(Extracted data entries)

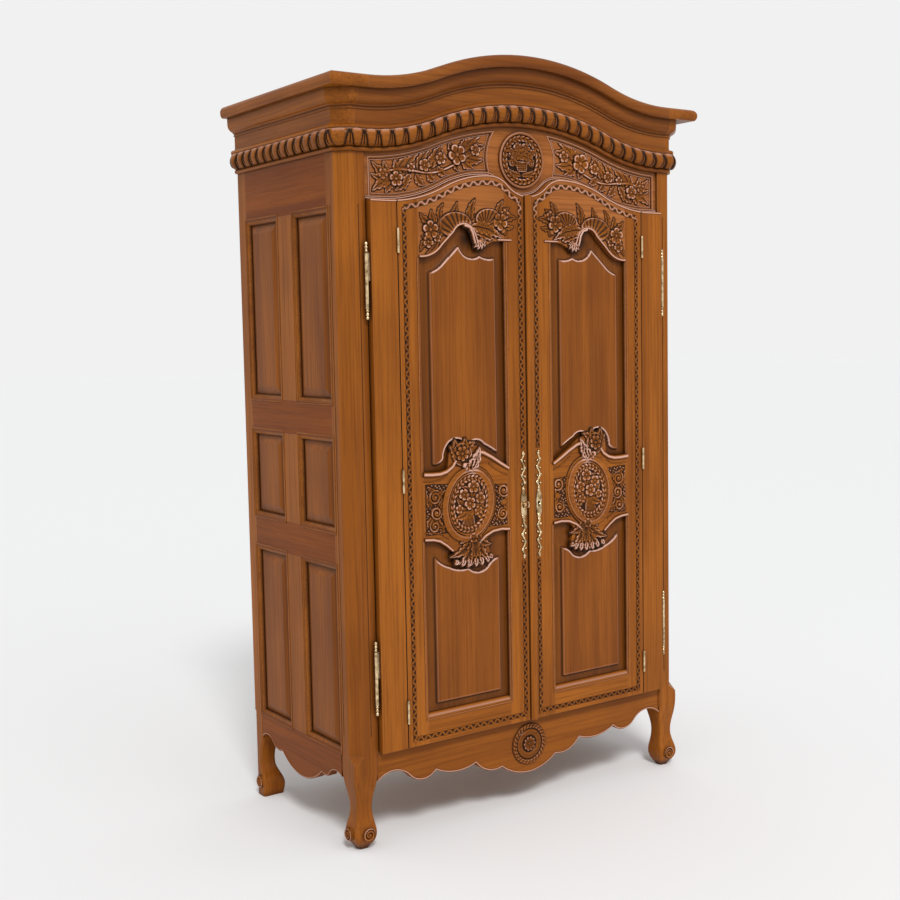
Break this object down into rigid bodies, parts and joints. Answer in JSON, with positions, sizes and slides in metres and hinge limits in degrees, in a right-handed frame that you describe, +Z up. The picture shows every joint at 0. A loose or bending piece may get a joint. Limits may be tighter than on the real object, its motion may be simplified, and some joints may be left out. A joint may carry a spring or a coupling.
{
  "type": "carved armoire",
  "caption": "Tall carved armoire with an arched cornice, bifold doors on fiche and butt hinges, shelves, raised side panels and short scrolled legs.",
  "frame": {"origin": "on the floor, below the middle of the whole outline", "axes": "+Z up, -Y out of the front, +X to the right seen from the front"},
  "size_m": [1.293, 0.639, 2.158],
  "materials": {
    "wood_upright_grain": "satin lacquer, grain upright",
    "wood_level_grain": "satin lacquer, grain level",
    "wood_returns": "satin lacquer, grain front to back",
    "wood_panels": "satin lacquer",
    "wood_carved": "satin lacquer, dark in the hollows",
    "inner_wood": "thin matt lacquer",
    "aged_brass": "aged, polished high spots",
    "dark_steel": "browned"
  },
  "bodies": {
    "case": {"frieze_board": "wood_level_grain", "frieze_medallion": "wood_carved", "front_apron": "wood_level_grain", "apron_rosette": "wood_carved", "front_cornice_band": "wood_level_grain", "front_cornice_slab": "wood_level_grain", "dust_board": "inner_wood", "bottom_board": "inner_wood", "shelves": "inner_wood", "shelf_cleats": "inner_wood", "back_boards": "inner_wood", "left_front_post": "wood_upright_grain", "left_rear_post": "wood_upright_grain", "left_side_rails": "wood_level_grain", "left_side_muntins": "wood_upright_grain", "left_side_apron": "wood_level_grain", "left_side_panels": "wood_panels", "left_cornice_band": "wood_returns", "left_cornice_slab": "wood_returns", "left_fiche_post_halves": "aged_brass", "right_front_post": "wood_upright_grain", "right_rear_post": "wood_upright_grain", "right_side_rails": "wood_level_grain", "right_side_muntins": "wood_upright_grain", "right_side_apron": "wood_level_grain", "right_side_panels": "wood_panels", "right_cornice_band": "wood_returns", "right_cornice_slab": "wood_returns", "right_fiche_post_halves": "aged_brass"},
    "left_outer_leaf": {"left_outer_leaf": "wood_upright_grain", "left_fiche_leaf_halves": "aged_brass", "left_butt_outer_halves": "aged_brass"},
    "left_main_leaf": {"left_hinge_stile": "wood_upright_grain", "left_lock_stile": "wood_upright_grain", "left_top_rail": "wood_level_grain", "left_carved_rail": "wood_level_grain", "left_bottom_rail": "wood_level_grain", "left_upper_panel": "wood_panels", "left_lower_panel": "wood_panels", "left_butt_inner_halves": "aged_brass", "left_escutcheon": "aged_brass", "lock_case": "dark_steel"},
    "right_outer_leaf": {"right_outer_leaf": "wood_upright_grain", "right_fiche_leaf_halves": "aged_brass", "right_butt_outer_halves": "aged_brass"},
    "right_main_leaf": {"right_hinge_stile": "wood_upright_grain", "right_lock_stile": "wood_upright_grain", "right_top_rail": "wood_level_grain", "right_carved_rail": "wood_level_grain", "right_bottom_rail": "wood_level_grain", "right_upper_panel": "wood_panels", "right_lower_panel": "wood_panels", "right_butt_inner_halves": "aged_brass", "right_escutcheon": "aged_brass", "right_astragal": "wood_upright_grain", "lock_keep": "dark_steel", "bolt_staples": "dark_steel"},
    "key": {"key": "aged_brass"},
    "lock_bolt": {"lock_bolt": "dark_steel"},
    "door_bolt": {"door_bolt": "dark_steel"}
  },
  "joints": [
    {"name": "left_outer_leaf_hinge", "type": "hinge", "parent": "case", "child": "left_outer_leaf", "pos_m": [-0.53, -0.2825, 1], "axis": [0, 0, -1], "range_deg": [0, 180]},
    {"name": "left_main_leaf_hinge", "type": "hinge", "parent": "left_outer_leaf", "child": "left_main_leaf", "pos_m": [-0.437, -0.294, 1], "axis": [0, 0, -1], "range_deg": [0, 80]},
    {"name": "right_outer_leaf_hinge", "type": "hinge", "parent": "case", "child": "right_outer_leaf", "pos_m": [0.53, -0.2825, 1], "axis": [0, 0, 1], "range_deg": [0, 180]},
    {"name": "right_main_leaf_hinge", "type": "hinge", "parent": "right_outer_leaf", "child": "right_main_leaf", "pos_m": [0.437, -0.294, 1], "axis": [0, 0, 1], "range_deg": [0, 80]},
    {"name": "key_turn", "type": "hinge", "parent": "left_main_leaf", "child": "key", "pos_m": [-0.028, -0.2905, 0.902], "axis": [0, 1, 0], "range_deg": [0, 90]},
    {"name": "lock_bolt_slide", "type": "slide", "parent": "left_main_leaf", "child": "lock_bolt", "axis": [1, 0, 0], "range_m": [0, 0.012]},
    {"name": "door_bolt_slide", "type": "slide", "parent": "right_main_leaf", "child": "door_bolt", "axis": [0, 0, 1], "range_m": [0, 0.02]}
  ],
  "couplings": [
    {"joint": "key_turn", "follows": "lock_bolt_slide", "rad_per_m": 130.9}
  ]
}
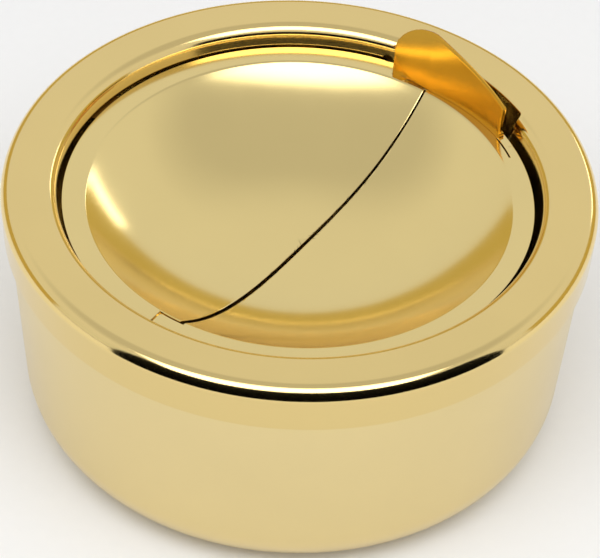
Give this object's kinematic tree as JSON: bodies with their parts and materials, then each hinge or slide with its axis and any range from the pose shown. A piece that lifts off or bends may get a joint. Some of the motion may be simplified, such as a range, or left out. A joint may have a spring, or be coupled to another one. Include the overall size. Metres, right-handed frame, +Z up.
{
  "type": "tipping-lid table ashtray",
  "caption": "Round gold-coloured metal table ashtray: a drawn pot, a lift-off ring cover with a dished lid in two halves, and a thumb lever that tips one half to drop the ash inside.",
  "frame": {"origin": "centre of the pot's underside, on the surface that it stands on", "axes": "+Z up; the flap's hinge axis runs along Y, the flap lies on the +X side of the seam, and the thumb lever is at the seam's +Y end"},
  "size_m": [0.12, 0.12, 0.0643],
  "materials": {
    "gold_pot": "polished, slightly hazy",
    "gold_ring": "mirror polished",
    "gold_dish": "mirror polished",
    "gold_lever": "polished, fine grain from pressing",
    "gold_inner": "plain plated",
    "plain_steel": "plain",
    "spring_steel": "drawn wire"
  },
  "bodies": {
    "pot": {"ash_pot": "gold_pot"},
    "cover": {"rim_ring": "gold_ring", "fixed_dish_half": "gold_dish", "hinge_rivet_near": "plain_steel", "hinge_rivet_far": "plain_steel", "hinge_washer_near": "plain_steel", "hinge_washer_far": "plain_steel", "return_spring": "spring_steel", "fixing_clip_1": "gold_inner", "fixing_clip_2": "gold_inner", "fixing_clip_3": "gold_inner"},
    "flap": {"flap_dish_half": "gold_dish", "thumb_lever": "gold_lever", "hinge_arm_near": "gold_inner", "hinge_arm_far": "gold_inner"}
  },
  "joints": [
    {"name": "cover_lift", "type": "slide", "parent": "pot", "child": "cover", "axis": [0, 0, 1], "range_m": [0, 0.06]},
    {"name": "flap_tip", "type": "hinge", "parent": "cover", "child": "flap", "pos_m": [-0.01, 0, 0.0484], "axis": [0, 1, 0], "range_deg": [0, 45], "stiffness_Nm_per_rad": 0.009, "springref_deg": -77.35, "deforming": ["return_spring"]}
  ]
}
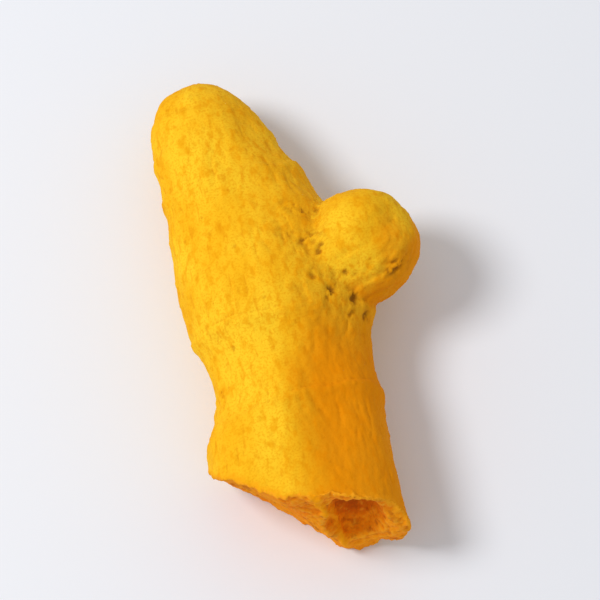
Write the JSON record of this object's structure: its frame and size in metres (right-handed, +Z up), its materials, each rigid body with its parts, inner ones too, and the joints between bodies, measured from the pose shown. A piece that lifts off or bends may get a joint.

### Exercise objective
Quote each line of the data above exactly as written.

### Exercise output
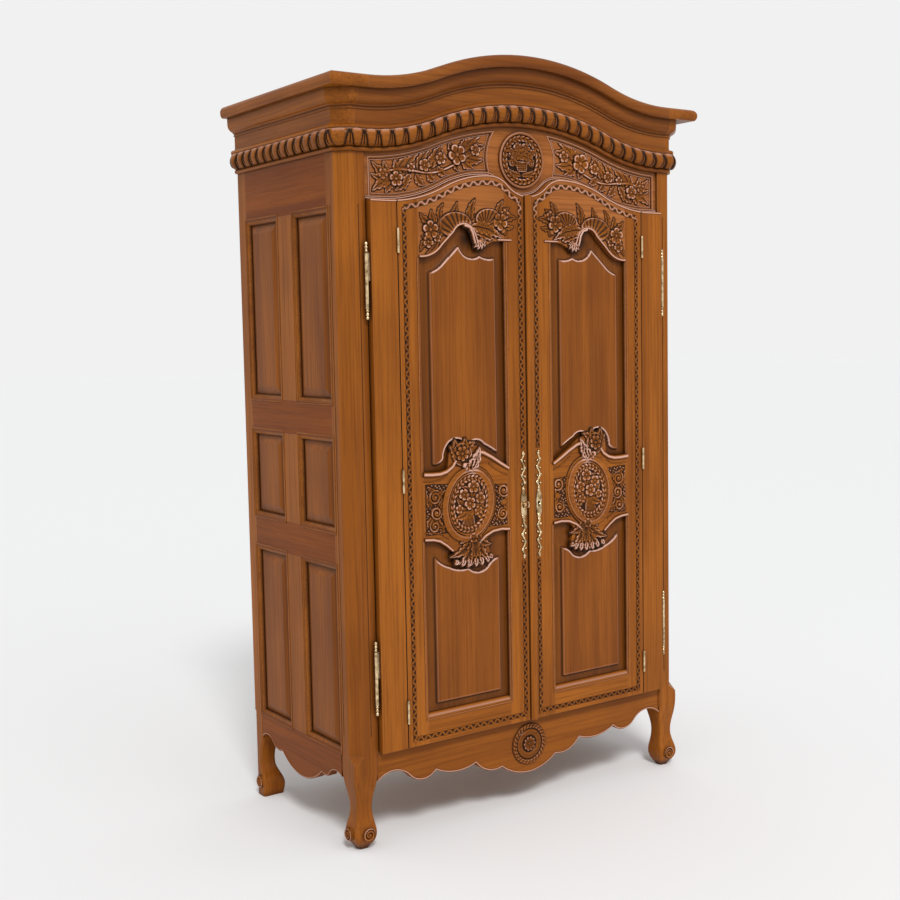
Break this object down into rigid bodies, parts and joints. Answer in JSON, with positions, sizes and slides in metres and hinge limits in degrees, in a right-handed frame that you describe, +Z up. The picture shows every joint at 0. A loose or bending piece may get a joint. Limits may be tighter than on the real object, its motion may be simplified, and some joints may be left out. A joint may carry a spring or a coupling.
{
  "type": "carved armoire",
  "caption": "Tall carved armoire with an arched cornice, bifold doors on fiche and butt hinges, shelves, raised side panels and short scrolled legs.",
  "frame": {"origin": "on the floor, below the middle of the whole outline", "axes": "+Z up, -Y out of the front, +X to the right seen from the front"},
  "size_m": [1.293, 0.639, 2.158],
  "materials": {
    "wood_upright_grain": "satin lacquer, grain upright",
    "wood_level_grain": "satin lacquer, grain level",
    "wood_returns": "satin lacquer, grain front to back",
    "wood_panels": "satin lacquer",
    "wood_carved": "satin lacquer, dark in the hollows",
    "inner_wood": "thin matt lacquer",
    "aged_brass": "aged, polished high spots",
    "dark_steel": "browned"
  },
  "bodies": {
    "case": {"frieze_board": "wood_level_grain", "frieze_medallion": "wood_carved", "front_apron": "wood_level_grain", "apron_rosette": "wood_carved", "front_cornice_band": "wood_level_grain", "front_cornice_slab": "wood_level_grain", "dust_board": "inner_wood", "bottom_board": "inner_wood", "shelves": "inner_wood", "shelf_cleats": "inner_wood", "back_boards": "inner_wood", "left_front_post": "wood_upright_grain", "left_rear_post": "wood_upright_grain", "left_side_rails": "wood_level_grain", "left_side_muntins": "wood_upright_grain", "left_side_apron": "wood_level_grain", "left_side_panels": "wood_panels", "left_cornice_band": "wood_returns", "left_cornice_slab": "wood_returns", "left_fiche_post_halves": "aged_brass", "right_front_post": "wood_upright_grain", "right_rear_post": "wood_upright_grain", "right_side_rails": "wood_level_grain", "right_side_muntins": "wood_upright_grain", "right_side_apron": "wood_level_grain", "right_side_panels": "wood_panels", "right_cornice_band": "wood_returns", "right_cornice_slab": "wood_returns", "right_fiche_post_halves": "aged_brass"},
    "left_outer_leaf": {"left_outer_leaf": "wood_upright_grain", "left_fiche_leaf_halves": "aged_brass", "left_butt_outer_halves": "aged_brass"},
    "left_main_leaf": {"left_hinge_stile": "wood_upright_grain", "left_lock_stile": "wood_upright_grain", "left_top_rail": "wood_level_grain", "left_carved_rail": "wood_level_grain", "left_bottom_rail": "wood_level_grain", "left_upper_panel": "wood_panels", "left_lower_panel": "wood_panels", "left_butt_inner_halves": "aged_brass", "left_escutcheon": "aged_brass", "lock_case": "dark_steel"},
    "right_outer_leaf": {"right_outer_leaf": "wood_upright_grain", "right_fiche_leaf_halves": "aged_brass", "right_butt_outer_halves": "aged_brass"},
    "right_main_leaf": {"right_hinge_stile": "wood_upright_grain", "right_lock_stile": "wood_upright_grain", "right_top_rail": "wood_level_grain", "right_carved_rail": "wood_level_grain", "right_bottom_rail": "wood_level_grain", "right_upper_panel": "wood_panels", "right_lower_panel": "wood_panels", "right_butt_inner_halves": "aged_brass", "right_escutcheon": "aged_brass", "right_astragal": "wood_upright_grain", "lock_keep": "dark_steel", "bolt_staples": "dark_steel"},
    "key": {"key": "aged_brass"},
    "lock_bolt": {"lock_bolt": "dark_steel"},
    "door_bolt": {"door_bolt": "dark_steel"}
  },
  "joints": [
    {"name": "left_outer_leaf_hinge", "type": "hinge", "parent": "case", "child": "left_outer_leaf", "pos_m": [-0.53, -0.2825, 1], "axis": [0, 0, -1], "range_deg": [0, 180]},
    {"name": "left_main_leaf_hinge", "type": "hinge", "parent": "left_outer_leaf", "child": "left_main_leaf", "pos_m": [-0.437, -0.294, 1], "axis": [0, 0, -1], "range_deg": [0, 80]},
    {"name": "right_outer_leaf_hinge", "type": "hinge", "parent": "case", "child": "right_outer_leaf", "pos_m": [0.53, -0.2825, 1], "axis": [0, 0, 1], "range_deg": [0, 180]},
    {"name": "right_main_leaf_hinge", "type": "hinge", "parent": "right_outer_leaf", "child": "right_main_leaf", "pos_m": [0.437, -0.294, 1], "axis": [0, 0, 1], "range_deg": [0, 80]},
    {"name": "key_turn", "type": "hinge", "parent": "left_main_leaf", "child": "key", "pos_m": [-0.028, -0.2905, 0.902], "axis": [0, 1, 0], "range_deg": [0, 90]},
    {"name": "lock_bolt_slide", "type": "slide", "parent": "left_main_leaf", "child": "lock_bolt", "axis": [1, 0, 0], "range_m": [0, 0.012]},
    {"name": "door_bolt_slide", "type": "slide", "parent": "right_main_leaf", "child": "door_bolt", "axis": [0, 0, 1], "range_m": [0, 0.02]}
  ],
  "couplings": [
    {"joint": "key_turn", "follows": "lock_bolt_slide", "rad_per_m": 130.9}
  ]
}
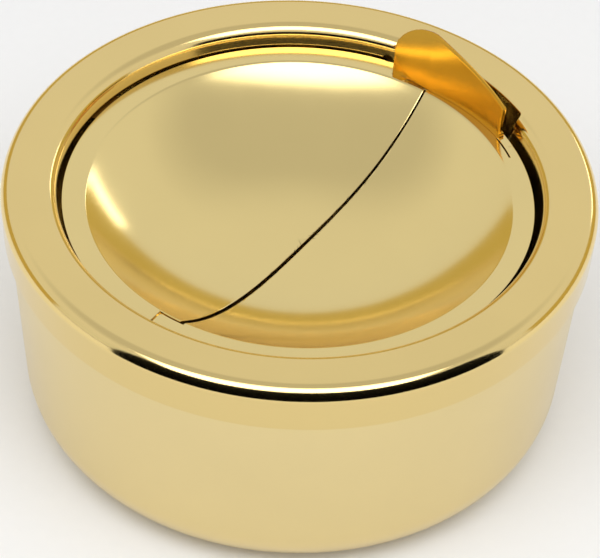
Give this object's kinematic tree as JSON: bodies with their parts and materials, then each hinge or slide with its axis and any range from the pose shown. A piece that lifts off or bends may get a joint. Some of the motion may be simplified, such as a range, or left out. A joint may have a spring, or be coupled to another one. Include the overall size. Metres, right-handed frame, +Z up.
{
  "type": "tipping-lid table ashtray",
  "caption": "Round gold-coloured metal table ashtray: a drawn pot, a lift-off ring cover with a dished lid in two halves, and a thumb lever that tips one half to drop the ash inside.",
  "frame": {"origin": "centre of the pot's underside, on the surface that it stands on", "axes": "+Z up; the flap's hinge axis runs along Y, the flap lies on the +X side of the seam, and the thumb lever is at the seam's +Y end"},
  "size_m": [0.12, 0.12, 0.0643],
  "materials": {
    "gold_pot": "polished, slightly hazy",
    "gold_ring": "mirror polished",
    "gold_dish": "mirror polished",
    "gold_lever": "polished, fine grain from pressing",
    "gold_inner": "plain plated",
    "plain_steel": "plain",
    "spring_steel": "drawn wire"
  },
  "bodies": {
    "pot": {"ash_pot": "gold_pot"},
    "cover": {"rim_ring": "gold_ring", "fixed_dish_half": "gold_dish", "hinge_rivet_near": "plain_steel", "hinge_rivet_far": "plain_steel", "hinge_washer_near": "plain_steel", "hinge_washer_far": "plain_steel", "return_spring": "spring_steel", "fixing_clip_1": "gold_inner", "fixing_clip_2": "gold_inner", "fixing_clip_3": "gold_inner"},
    "flap": {"flap_dish_half": "gold_dish", "thumb_lever": "gold_lever", "hinge_arm_near": "gold_inner", "hinge_arm_far": "gold_inner"}
  },
  "joints": [
    {"name": "cover_lift", "type": "slide", "parent": "pot", "child": "cover", "axis": [0, 0, 1], "range_m": [0, 0.06]},
    {"name": "flap_tip", "type": "hinge", "parent": "cover", "child": "flap", "pos_m": [-0.01, 0, 0.0484], "axis": [0, 1, 0], "range_deg": [0, 45], "stiffness_Nm_per_rad": 0.009, "springref_deg": -77.35, "deforming": ["return_spring"]}
  ]
}
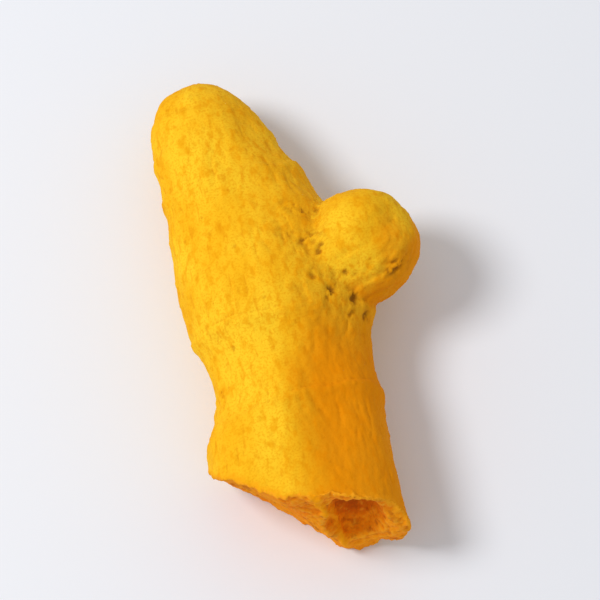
Write the JSON record of this object's structure: its frame and size in metres (right-handed, +Z up), its materials, each rigid body with its parts, inner ones too, and the joints between bodies, measured from the pose shown. A piece that lifts off or bends may get a joint.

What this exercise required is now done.